Supplied material ->
□ □ □ □

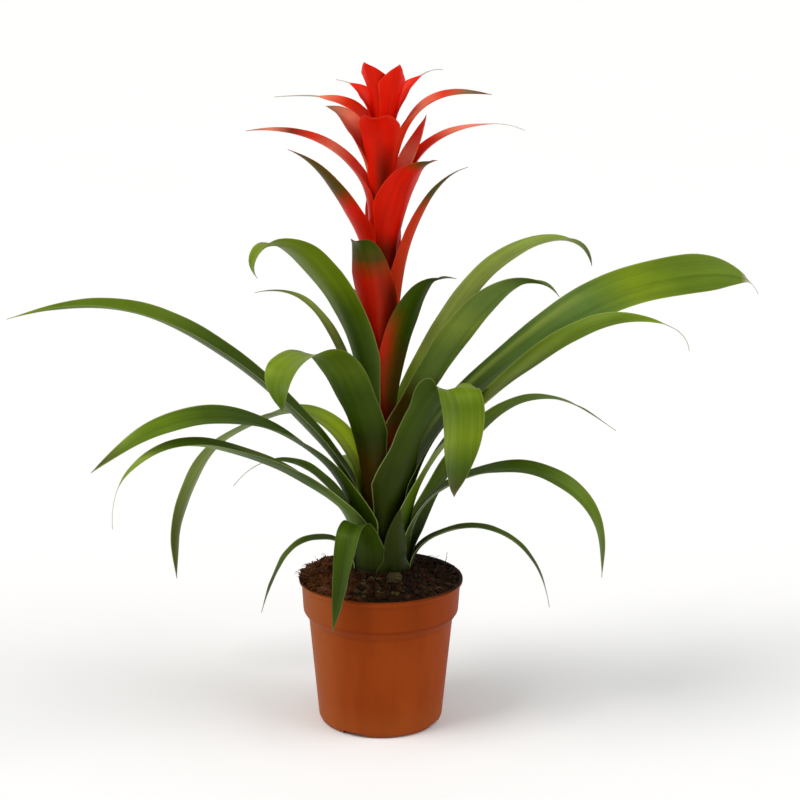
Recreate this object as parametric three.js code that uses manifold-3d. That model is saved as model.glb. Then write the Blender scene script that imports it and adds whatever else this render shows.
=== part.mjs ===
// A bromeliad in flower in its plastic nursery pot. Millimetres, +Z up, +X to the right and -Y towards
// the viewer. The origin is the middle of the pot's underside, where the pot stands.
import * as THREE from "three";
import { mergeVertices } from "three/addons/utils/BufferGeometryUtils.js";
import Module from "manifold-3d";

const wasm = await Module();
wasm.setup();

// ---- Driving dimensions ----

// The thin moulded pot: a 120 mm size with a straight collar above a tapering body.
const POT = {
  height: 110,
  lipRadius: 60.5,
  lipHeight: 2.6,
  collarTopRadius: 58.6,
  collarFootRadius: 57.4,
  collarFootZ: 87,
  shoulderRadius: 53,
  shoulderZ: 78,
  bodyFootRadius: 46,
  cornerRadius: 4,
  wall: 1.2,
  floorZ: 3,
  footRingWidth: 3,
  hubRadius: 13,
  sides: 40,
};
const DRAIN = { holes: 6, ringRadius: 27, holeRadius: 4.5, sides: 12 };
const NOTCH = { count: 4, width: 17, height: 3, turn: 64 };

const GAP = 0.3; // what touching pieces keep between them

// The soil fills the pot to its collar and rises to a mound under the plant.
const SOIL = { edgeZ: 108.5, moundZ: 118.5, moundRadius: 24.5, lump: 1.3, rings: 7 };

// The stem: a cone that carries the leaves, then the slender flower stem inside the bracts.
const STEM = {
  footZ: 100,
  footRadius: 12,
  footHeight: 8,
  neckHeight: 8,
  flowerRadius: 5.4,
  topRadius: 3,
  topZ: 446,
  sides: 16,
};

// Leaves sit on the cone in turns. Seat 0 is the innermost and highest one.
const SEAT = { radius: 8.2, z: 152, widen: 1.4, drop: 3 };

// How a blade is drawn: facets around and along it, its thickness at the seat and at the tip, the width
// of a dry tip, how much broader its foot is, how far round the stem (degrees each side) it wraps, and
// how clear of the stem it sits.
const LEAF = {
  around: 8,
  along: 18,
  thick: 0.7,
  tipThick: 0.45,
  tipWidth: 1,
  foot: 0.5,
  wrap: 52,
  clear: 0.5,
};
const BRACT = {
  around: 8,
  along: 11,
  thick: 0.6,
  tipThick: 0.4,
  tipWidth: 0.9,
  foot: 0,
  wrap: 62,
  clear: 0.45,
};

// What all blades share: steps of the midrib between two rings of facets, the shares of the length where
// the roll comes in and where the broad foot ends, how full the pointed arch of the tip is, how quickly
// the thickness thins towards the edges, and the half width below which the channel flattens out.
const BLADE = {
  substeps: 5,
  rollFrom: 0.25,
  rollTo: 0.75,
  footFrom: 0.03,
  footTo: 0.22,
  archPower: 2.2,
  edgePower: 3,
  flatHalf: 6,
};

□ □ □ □

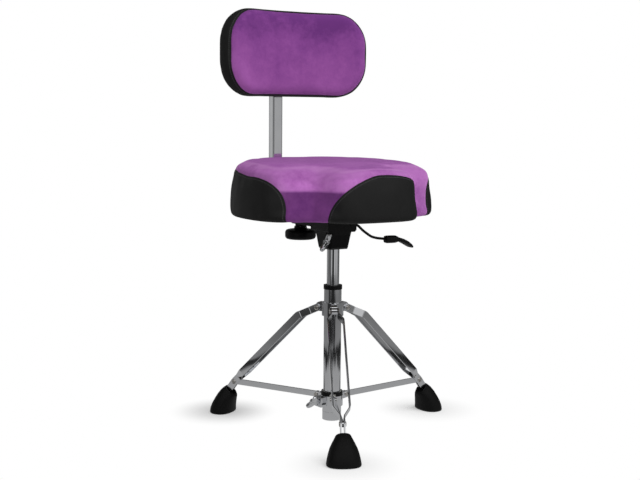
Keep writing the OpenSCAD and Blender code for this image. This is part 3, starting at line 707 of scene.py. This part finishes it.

□ □ □ □

Exercise requirements -> Return only the part of the records above that opens with the line containing "Recreate this object" and closes with the line containing "1.3, rings: 7", ends included.

Answer to this problem ->
Recreate this object as parametric three.js code that uses manifold-3d. That model is saved as model.glb. Then write the Blender scene script that imports it and adds whatever else this render shows.
=== part.mjs ===
// A bromeliad in flower in its plastic nursery pot. Millimetres, +Z up, +X to the right and -Y towards
// the viewer. The origin is the middle of the pot's underside, where the pot stands.
import * as THREE from "three";
import { mergeVertices } from "three/addons/utils/BufferGeometryUtils.js";
import Module from "manifold-3d";

const wasm = await Module();
wasm.setup();

// ---- Driving dimensions ----

// The thin moulded pot: a 120 mm size with a straight collar above a tapering body.
const POT = {
  height: 110,
  lipRadius: 60.5,
  lipHeight: 2.6,
  collarTopRadius: 58.6,
  collarFootRadius: 57.4,
  collarFootZ: 87,
  shoulderRadius: 53,
  shoulderZ: 78,
  bodyFootRadius: 46,
  cornerRadius: 4,
  wall: 1.2,
  floorZ: 3,
  footRingWidth: 3,
  hubRadius: 13,
  sides: 40,
};
const DRAIN = { holes: 6, ringRadius: 27, holeRadius: 4.5, sides: 12 };
const NOTCH = { count: 4, width: 17, height: 3, turn: 64 };

const GAP = 0.3; // what touching pieces keep between them

// The soil fills the pot to its collar and rises to a mound under the plant.
const SOIL = { edgeZ: 108.5, moundZ: 118.5, moundRadius: 24.5, lump: 1.3, rings: 7 };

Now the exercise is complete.